Buku ini merangkum wacana sejumlah kegiatan tersebut. Survei, misalnya, dilaksanakan untuk menjaring persepsi publik tentang kebebasan pers. Tidak seperti asumsi sejumlah kalangan elit yang mengecam kebebasan pers telah kebablasan, survei membuktikan, publik merasakan manfaat dan mendukung kebebasan pers. Hasil survei dapat disimak pada bagian pertama buku ini. Pada bagian kedua dipaparkan hasil penelitian tentang pengaduan ke Dewan Pers untuk mengidentifikasi apa, siapa, mengapa, dan bagaimana pengaduan ditangani dan diselesaikan.

Bagian ketiga merupakan ringkasan rekaman diskusi pakar, dan bagian keempat wacana yang muncul dalam lokakarya dengan anggota masyarakat. Diskusi pakar bertema “Mengkaji UU Pers: Potensi dan Penerapannya” dilaksanakan di Bogor, 29 Februari - 1 Maret 2008. Diskusi ini bermaksud merumuskan strategi agar UU Pers dapat lebih efektif sebagai pelindung kemerdekaan pers, tanpa harus merevisi. Lokakarya Media Literacy untuk masyarakat bertema “Mendorong Masyarakat Cerdas Memahami Media” digelar di Serang (30 Januari 2008) dan Jambi (12 Februari 2008). Lokakarya diikuti masyarakat dari bermacam latar belakang, seperti Kepala Sekolah, Lurah, Camat, dan tokoh lokal organisasi kemasyarakatan.

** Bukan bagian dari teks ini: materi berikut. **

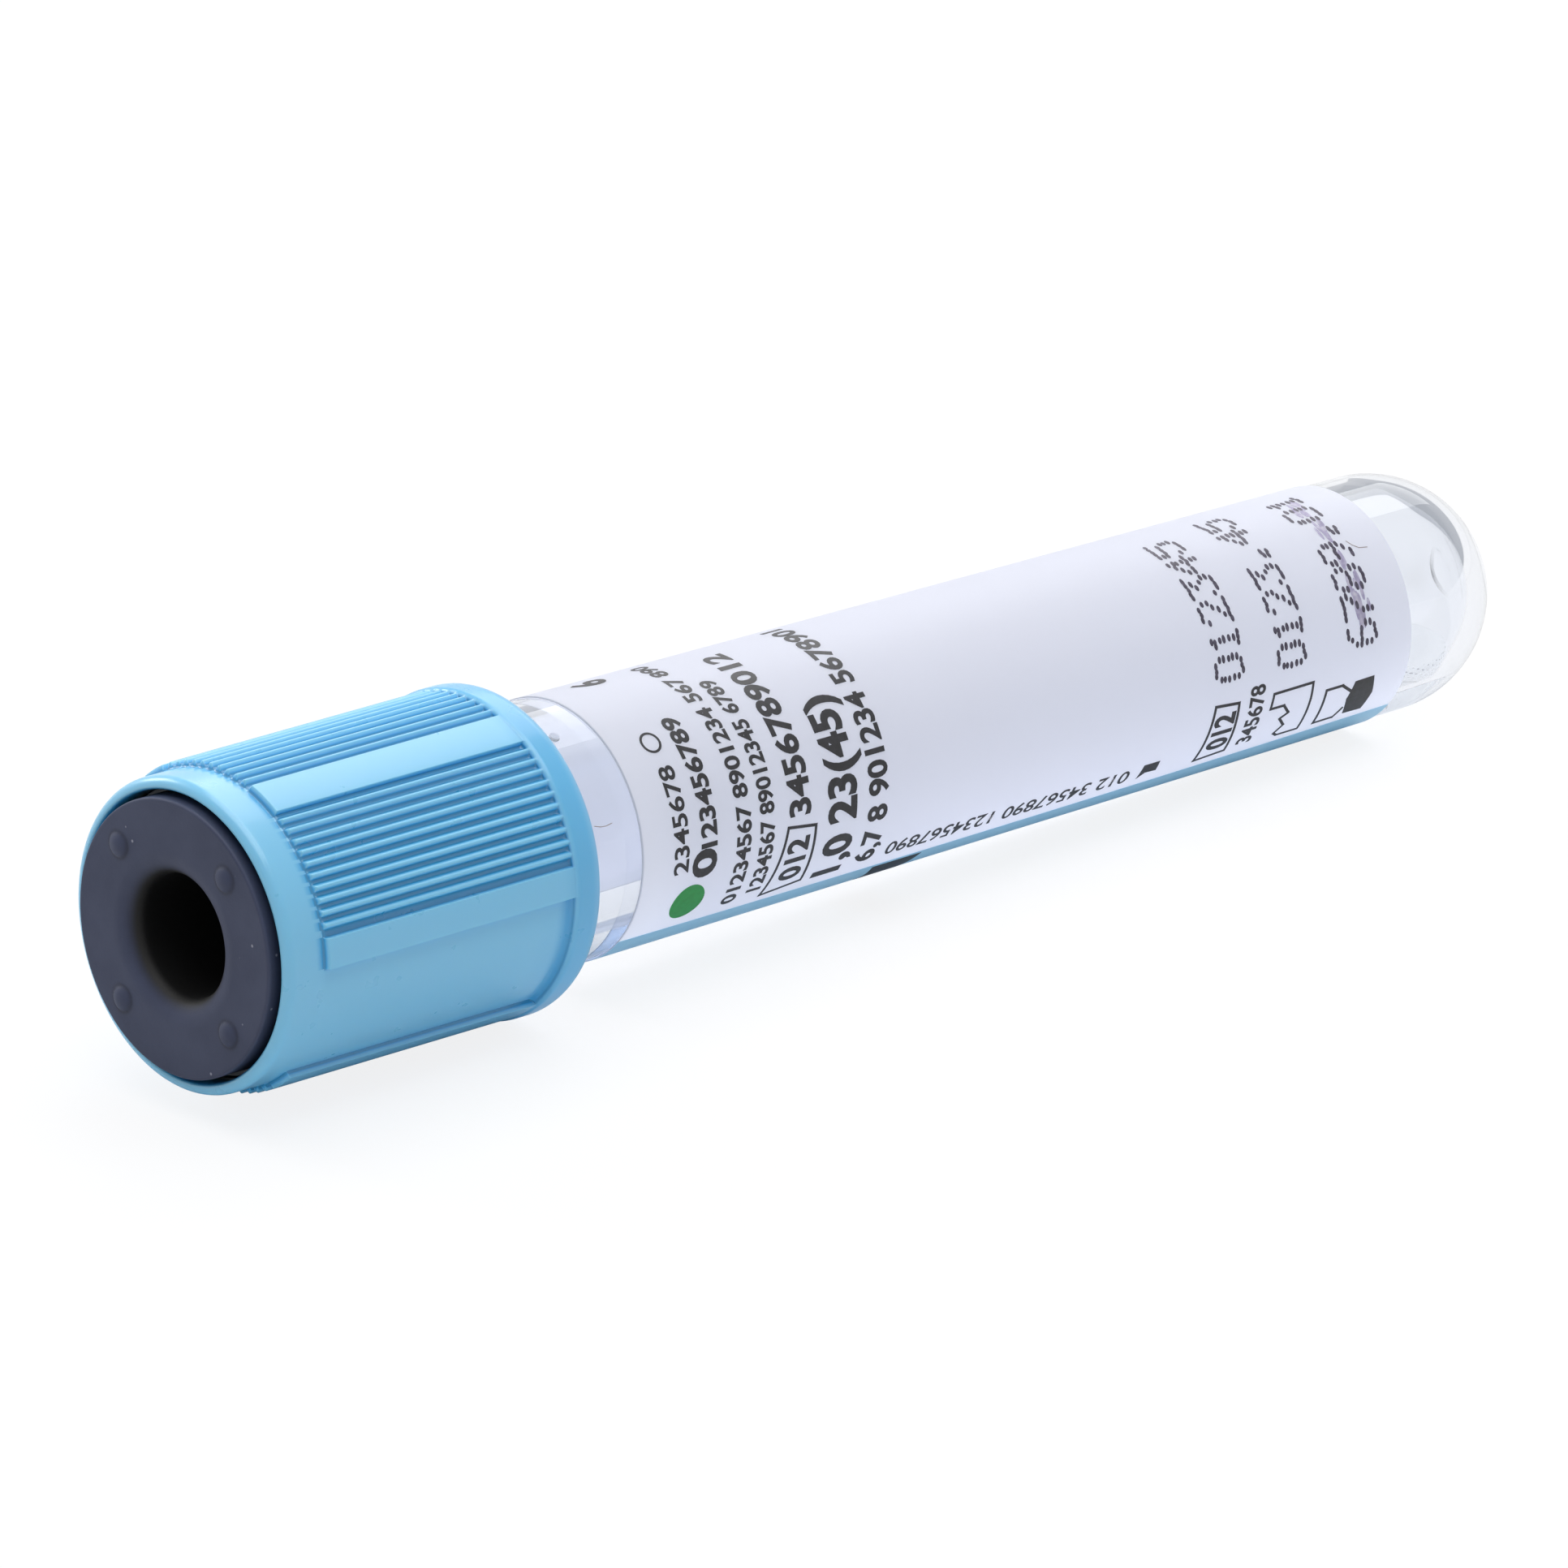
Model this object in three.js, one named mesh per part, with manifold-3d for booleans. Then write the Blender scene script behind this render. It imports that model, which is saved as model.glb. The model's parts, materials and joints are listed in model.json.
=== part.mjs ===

Buku ini juga menyajikan transkrip dialog di radio yang disiarkan melalui Kantor Berita Radio 68H, dan direlay oleh 55 radio di seluruh Indonesia. Perbincangan di udara ini dilaksanakan dua kali dalam sebulan. Beragam tema aktual dibincangkan untuk membangun wacana kebebasan. Beberapa koran mentranskrip dialog talkshow dan mempublikasikan. Sebagian ringkasan dialog, yang diterbitkan oleh salah satu harian di Jakarta, tersaji dalam bagian lampiran buku ini.

Penerbitan buku ini selain bertujuan merekam rangkaian sebagian kegiatan Dewan Pers yang telah terlaksana, juga dimaksudkan untuk mengajak masyarakat luas untuk memelihara dan meningkatkan kebebasan pers. Karena sejatinya kerja ”Mengelola Kebebasan” bukan cuma amanat yang harus dilaksanakan Dewan Pers, melainkan adalah tugas bersama seluruh masyarakat Indonesia.

Tulisan ini merupakan Pengantar Penyunting yang dimuat dalam buku ini.